Simulation of nonlinear fractional dynamics arising in the modeling of cognitive decision making using a new fractional neural network

• Published in: Mathematical methods in the applied sciences Vol. 43; no. 3; pp. 1437 - 1466
• Main Authors: Hadian Rasanan, Amir Hosein, Bajalan, Nastaran, Parand, Kourosh, Rad, Jamal Amani
• Format: Journal Article
• Language: English
• Published: Freiburg Wiley Subscription Services, Inc 01.02.2020
• Subjects: Algorithms; Caputo derivative; cognitive decision making; Computer simulation; Decision making; Finite element method; fractional calculus; fractional dynamics; fractional neural network; fractional order of Jacobi functions; Levenberg‐Marquardt algorithm; Mathematical models; Meshless methods; Neural networks; Nonlinear dynamics; Nonlinear systems; Numerical methods; Partial differential equations; Polynomials
• ISSN: 0170-4214; 1099-1476
• DOI: 10.1002/mma.5981

By the rapid growth of available data, providing data‐driven solutions for nonlinear (fractional) dynamical systems becomes more important than before.
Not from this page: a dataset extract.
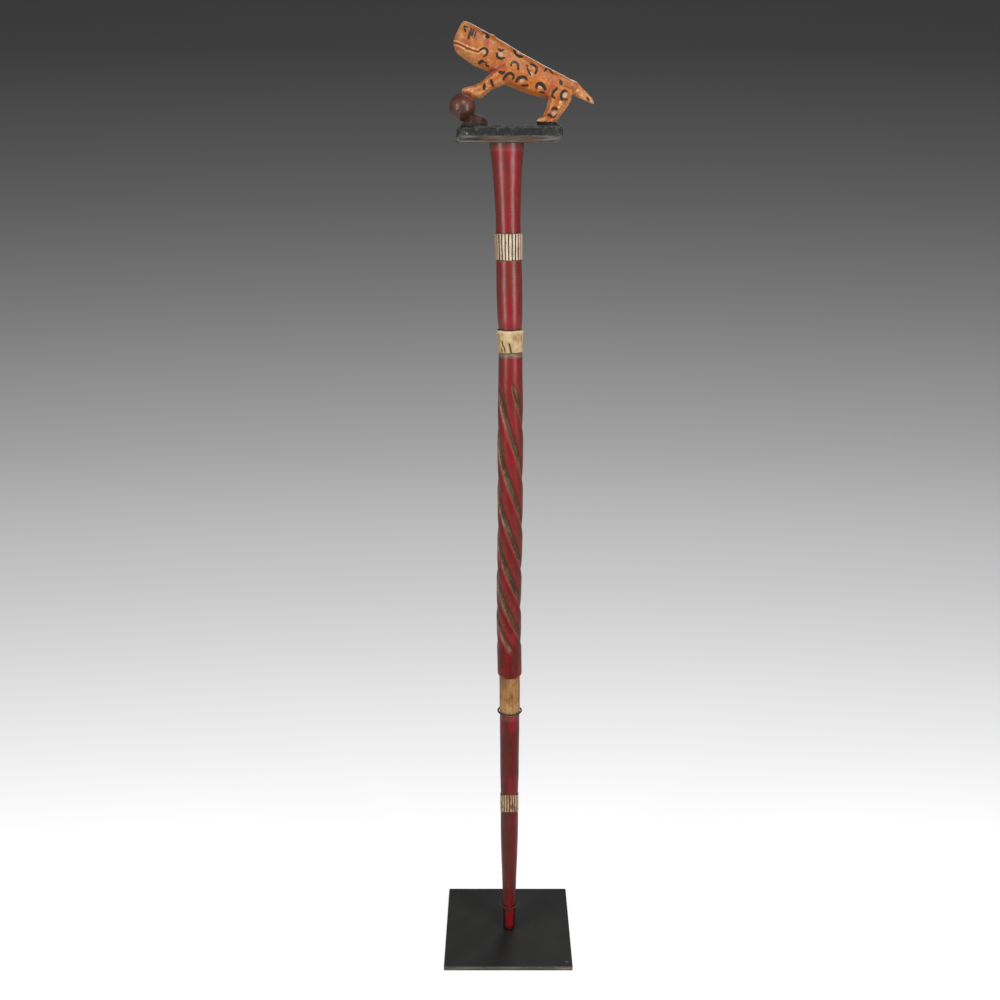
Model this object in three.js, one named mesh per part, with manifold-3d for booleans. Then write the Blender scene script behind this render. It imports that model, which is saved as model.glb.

In this paper, a new fractional neural network model that uses fractional order of Jacobi functions as its activation functions for one of the hidden layers is proposed to approximate the solution of fractional differential equations and fractional partial differential equations arising from mathematical modeling of cognitive‐decision‐making processes and several other scientific subjects. This neural network uses roots of Jacobi polynomials as the training dataset, and the Levenberg‐Marquardt algorithm is chosen as the optimizer. The linear and nonlinear fractional dynamics are considered as test examples showing the effectiveness and applicability of the proposed neural network. The numerical results are compared with the obtained results of some other networks and numerical approaches such as meshless methods. Numerical experiments are presented confirming that the proposed model is accurate, fast, and feasible.